____ Data lines
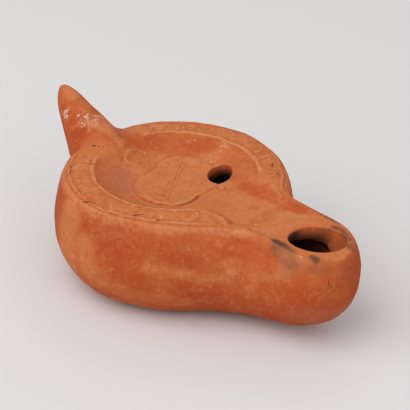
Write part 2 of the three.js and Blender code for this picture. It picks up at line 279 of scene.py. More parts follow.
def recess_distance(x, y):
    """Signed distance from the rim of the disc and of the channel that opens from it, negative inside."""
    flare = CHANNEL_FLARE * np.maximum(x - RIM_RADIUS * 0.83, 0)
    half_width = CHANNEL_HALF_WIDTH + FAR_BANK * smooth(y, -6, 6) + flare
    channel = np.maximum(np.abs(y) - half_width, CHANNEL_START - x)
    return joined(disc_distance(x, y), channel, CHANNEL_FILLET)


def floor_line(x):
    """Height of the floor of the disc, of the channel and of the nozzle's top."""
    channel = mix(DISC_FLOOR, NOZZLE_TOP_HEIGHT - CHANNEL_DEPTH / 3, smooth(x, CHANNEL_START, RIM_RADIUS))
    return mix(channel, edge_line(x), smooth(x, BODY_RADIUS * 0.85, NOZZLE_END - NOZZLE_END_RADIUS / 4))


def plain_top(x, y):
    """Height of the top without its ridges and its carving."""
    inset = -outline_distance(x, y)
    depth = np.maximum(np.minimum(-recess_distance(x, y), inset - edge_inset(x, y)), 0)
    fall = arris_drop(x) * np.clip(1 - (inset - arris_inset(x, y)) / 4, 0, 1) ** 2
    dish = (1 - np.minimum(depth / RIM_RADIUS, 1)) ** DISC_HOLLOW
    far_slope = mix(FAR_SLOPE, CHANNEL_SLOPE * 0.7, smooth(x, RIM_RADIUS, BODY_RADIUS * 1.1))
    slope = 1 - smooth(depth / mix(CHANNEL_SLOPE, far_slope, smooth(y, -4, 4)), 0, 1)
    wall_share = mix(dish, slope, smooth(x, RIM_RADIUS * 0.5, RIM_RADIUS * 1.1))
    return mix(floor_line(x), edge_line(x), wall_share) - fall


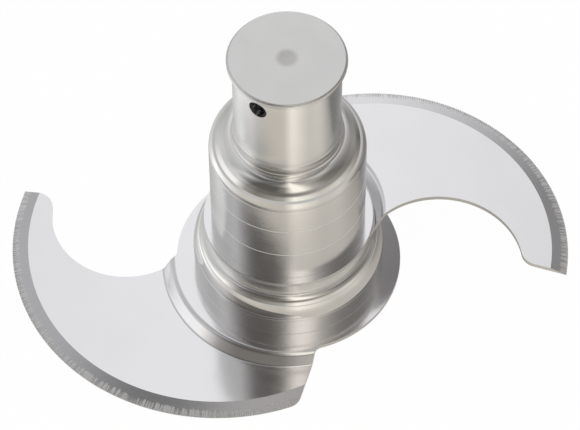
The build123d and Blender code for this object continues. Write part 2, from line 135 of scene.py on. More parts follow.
________
Copy the lines from the start of the data verbatim, stopping after the line containing "return mix(floor_line(x), edge_line(x), wall_share)".

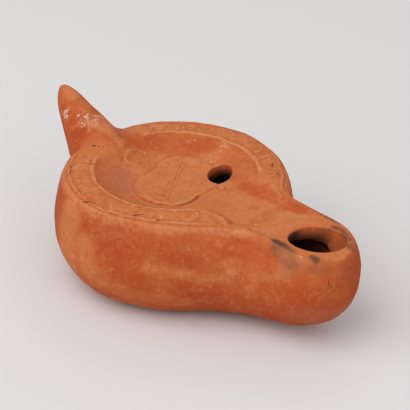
Write part 2 of the three.js and Blender code for this picture. It picks up at line 279 of scene.py. More parts follow.
def recess_distance(x, y):
    """Signed distance from the rim of the disc and of the channel that opens from it, negative inside."""
    flare = CHANNEL_FLARE * np.maximum(x - RIM_RADIUS * 0.83, 0)
    half_width = CHANNEL_HALF_WIDTH + FAR_BANK * smooth(y, -6, 6) + flare
    channel = np.maximum(np.abs(y) - half_width, CHANNEL_START - x)
    return joined(disc_distance(x, y), channel, CHANNEL_FILLET)


def floor_line(x):
    """Height of the floor of the disc, of the channel and of the nozzle's top."""
    channel = mix(DISC_FLOOR, NOZZLE_TOP_HEIGHT - CHANNEL_DEPTH / 3, smooth(x, CHANNEL_START, RIM_RADIUS))
    return mix(channel, edge_line(x), smooth(x, BODY_RADIUS * 0.85, NOZZLE_END - NOZZLE_END_RADIUS / 4))


def plain_top(x, y):
    """Height of the top without its ridges and its carving."""
    inset = -outline_distance(x, y)
    depth = np.maximum(np.minimum(-recess_distance(x, y), inset - edge_inset(x, y)), 0)
    fall = arris_drop(x) * np.clip(1 - (inset - arris_inset(x, y)) / 4, 0, 1) ** 2
    dish = (1 - np.minimum(depth / RIM_RADIUS, 1)) ** DISC_HOLLOW
    far_slope = mix(FAR_SLOPE, CHANNEL_SLOPE * 0.7, smooth(x, RIM_RADIUS, BODY_RADIUS * 1.1))
    slope = 1 - smooth(depth / mix(CHANNEL_SLOPE, far_slope, smooth(y, -4, 4)), 0, 1)
    wall_share = mix(dish, slope, smooth(x, RIM_RADIUS * 0.5, RIM_RADIUS * 1.1))
    return mix(floor_line(x), edge_line(x), wall_share) - fall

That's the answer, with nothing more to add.